North Florida gardeners should avoid palm transplanting until late spring or early summer, while Central and South Florida gardeners benefit from waiting until soil temperatures warm in spring.
Leaving palms undisturbed in February allows them to channel energy into lush frond production and strong root development, keeping your Florida landscape looking tropical and thriving.
12. Ground Covers (Stay Put In Place)

Ground covers like sunshine mimosa, perennial peanut, and asiatic jasmine are quietly spreading across your yard, and disturbing them during cool spells or early spring growth can slow their recovery. These low-growing plants are establishing root networks and preparing for vigorous spring growth, and moving them now halts their progress.
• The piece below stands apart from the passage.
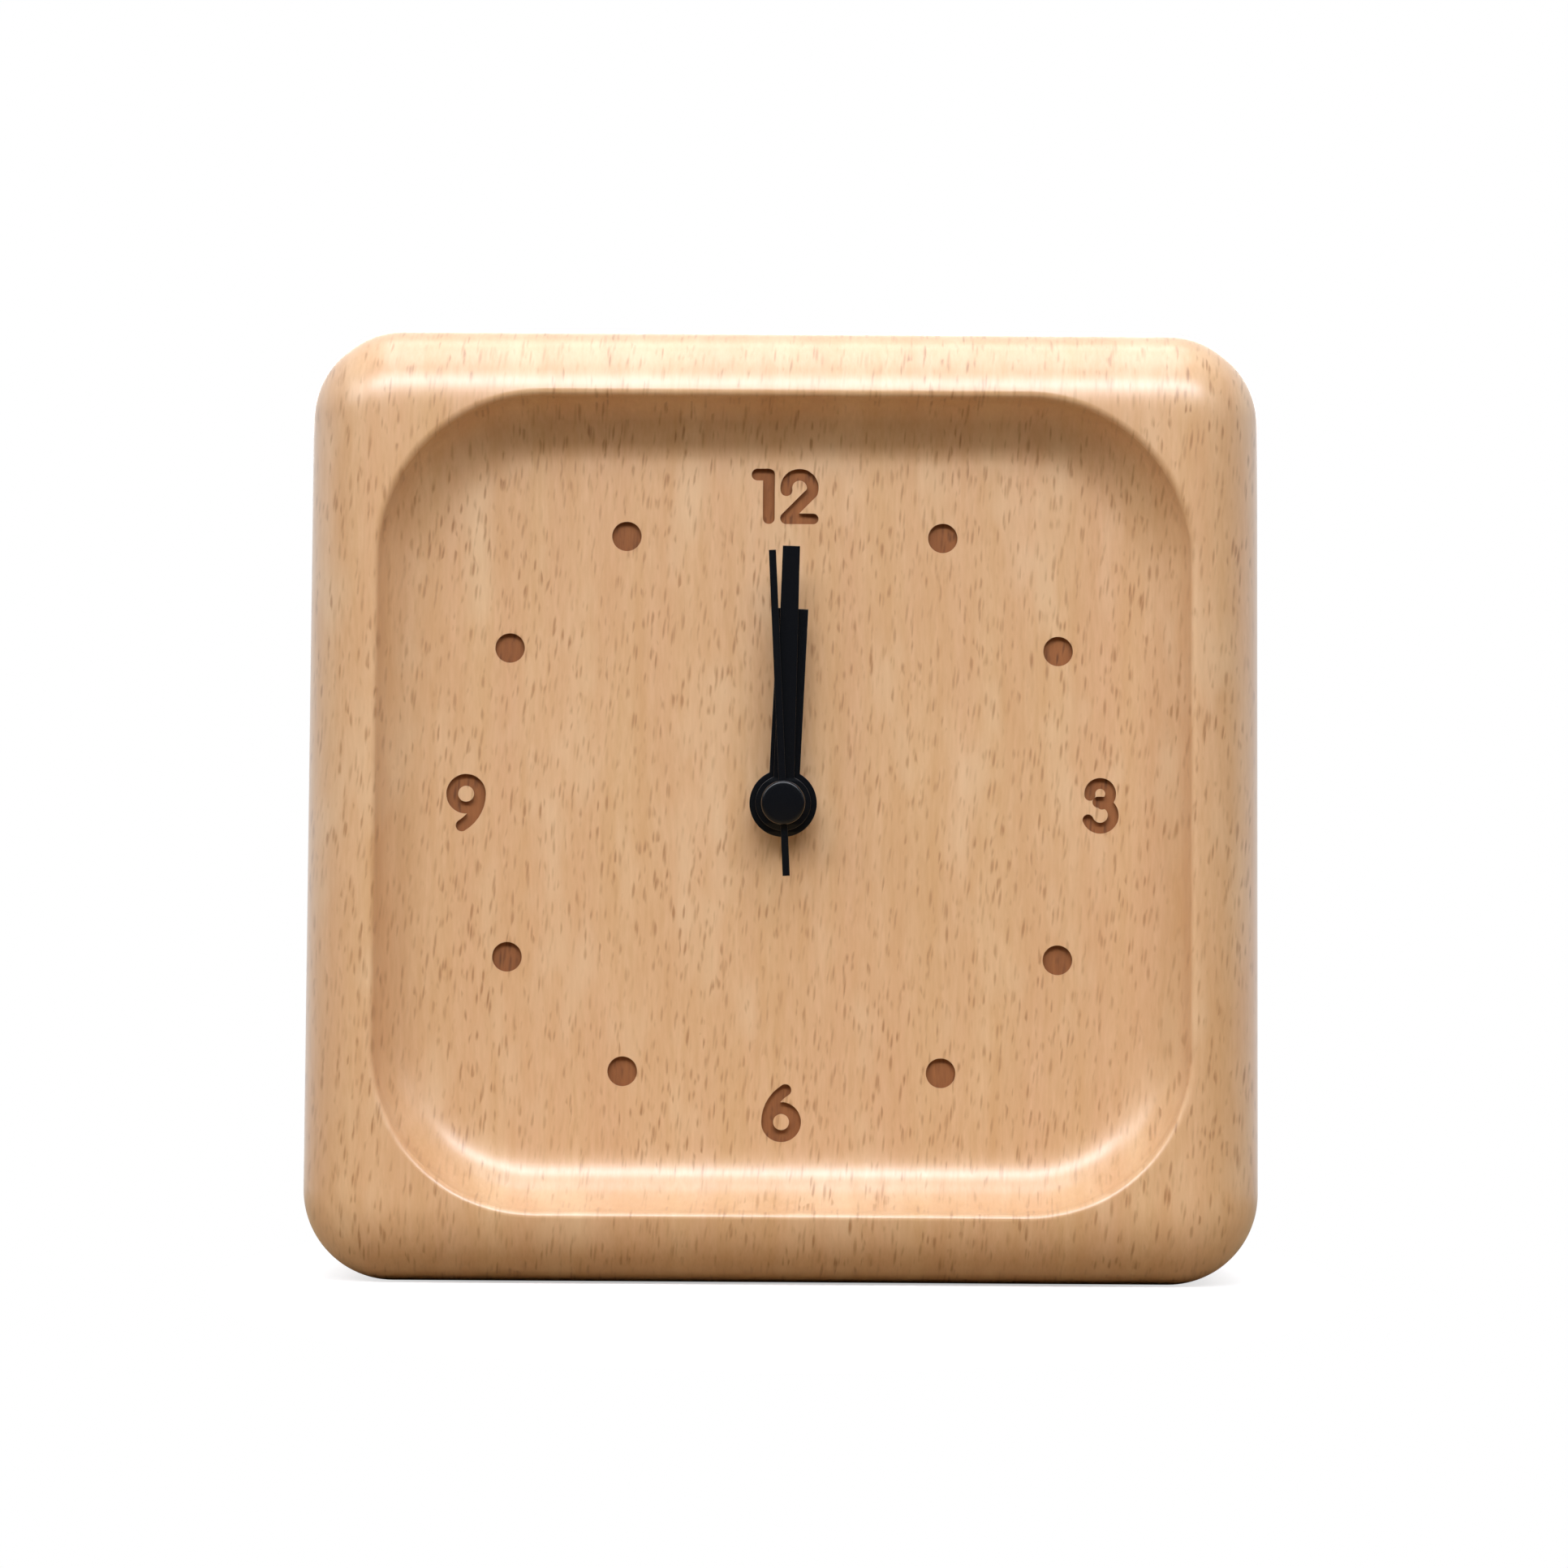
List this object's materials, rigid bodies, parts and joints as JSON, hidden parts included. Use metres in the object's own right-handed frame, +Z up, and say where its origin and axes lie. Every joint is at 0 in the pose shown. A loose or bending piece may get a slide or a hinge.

Ground covers thrive when left undisturbed, spreading naturally to fill spaces and suppress weeds. Transplanting them in February disrupts their root systems and creates bare patches that take months to recover.
Many gardeners think cooler February weather makes it safe to divide or relocate ground covers, but these plants are already actively growing and need stability to continue spreading.
Instead of moving ground covers, focus on edging them to control their spread and applying a light layer of compost to encourage healthy growth. Watch for new runners extending and leaves thickening, signs your ground covers are thriving in their current locations.
North Florida gardeners should wait until fall to divide or relocate ground covers, while Central and South Florida gardeners benefit from leaving them undisturbed year-round.
Respecting the growth patterns of ground covers ensures they fill your landscape quickly and beautifully, providing the lush green carpets that make Florida yards so inviting and low-maintenance throughout the growing season.